When the carrying amount of the reporting unit as determined in the first step exceeds the fair value, then the fair value of the goodwill is determined in the same manner as followed on a business combination. An impairment loss is recognized when the carrying amount of the goodwill of a reporting unit exceeds its fair value. It is not reversed in the event that the fair value subsequently increases.
Intangible assets
To determine the value of intangible assets acquired in an acquisition, the Company considers the expected impact on cash flows of the asset, the inherent uncertainty of estimates, and the time value of money. The intangible assets are amortized over a period considered to represent their useful life. Intangible assets are reviewed each year and if circumstances indicate that the carrying amounts may not be recoverable, a write-down would be charged to operations in the period.
Income Taxes
Envoy accounts for income taxes using the asset and liability method. Under this method, future income taxes are recognized at the enacted or substantially enacted tax rate expected to be applicable at the anticipated date of the reversal for all significant temporary differences between the tax and accounting bases of assets and liabilities and for certain tax carryforward items. Future income tax assets and liabilities are recognized only to the extent that, in the opinion of management, it is more likely than not that the future income tax assets will be realized. Future operating results and future tax rates could vary materially, and accordingly the value of income tax assets and liabilities could change by material amounts.

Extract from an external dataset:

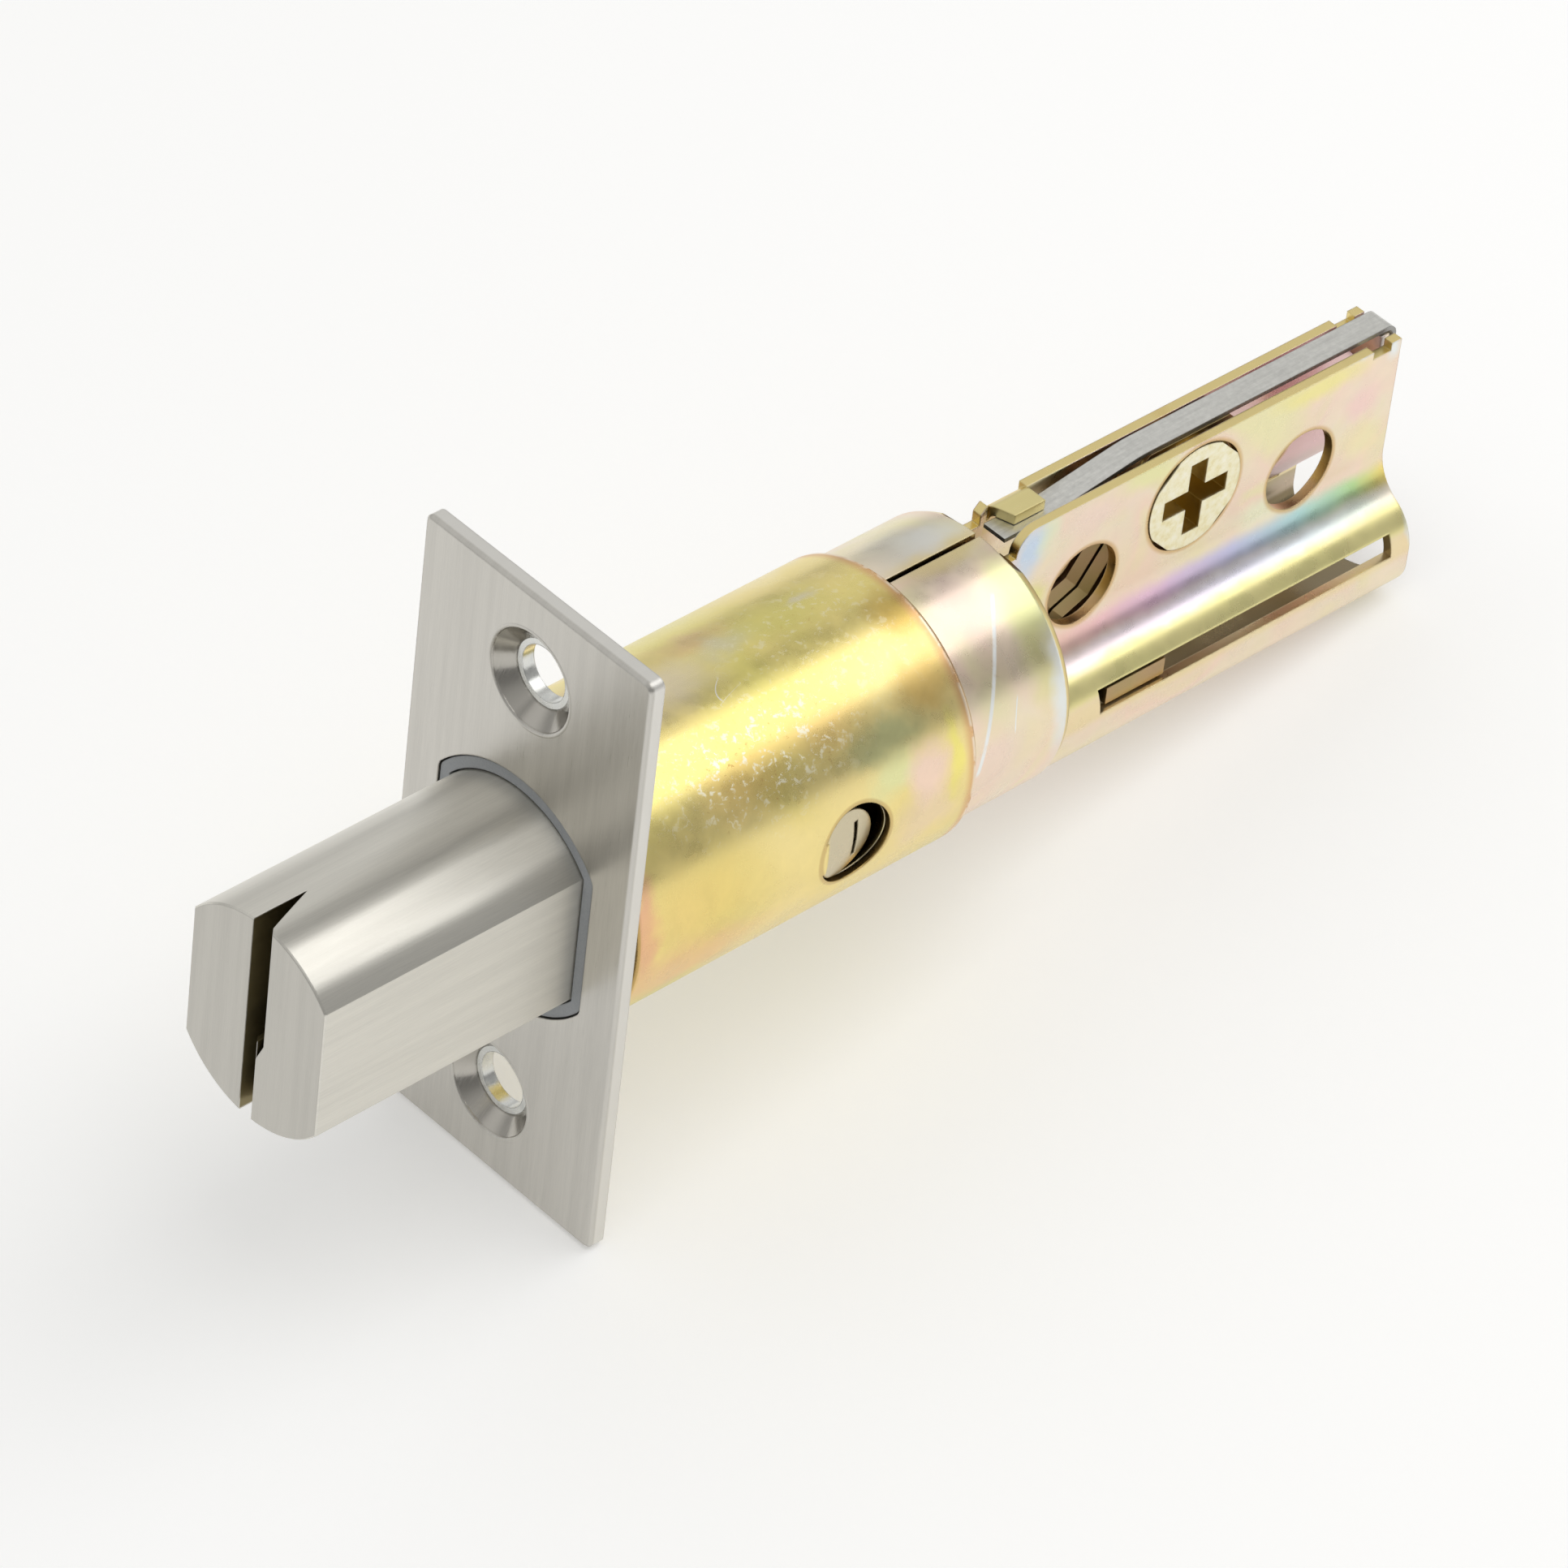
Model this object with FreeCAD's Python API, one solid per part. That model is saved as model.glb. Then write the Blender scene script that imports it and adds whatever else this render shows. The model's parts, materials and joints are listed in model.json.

Revenue Recognition — Branding segment
The Company presents as net revenue its net commission and fee income earned as compensation for its services. Further, the balance sheet reflects the following:
(i) | deferred revenue representing fees billed and collected in advance of such fees being earned; | ||
(ii) | unbilled accounts receivable representing fees earned but not yet billed as well as well as reimbursable pass-through costs; and | ||
(iii) | work in process represents costs incurred on projects for which revenue has not yet been recognized for accounting purposes. |
Included in work in process are charges for staff time at standard cost and fourth party charges. The standard cost rate provides for the recovery of actual labour and overhead costs incurred. The fourth party charges are for actual costs related to outsourced goods and services for specific projects.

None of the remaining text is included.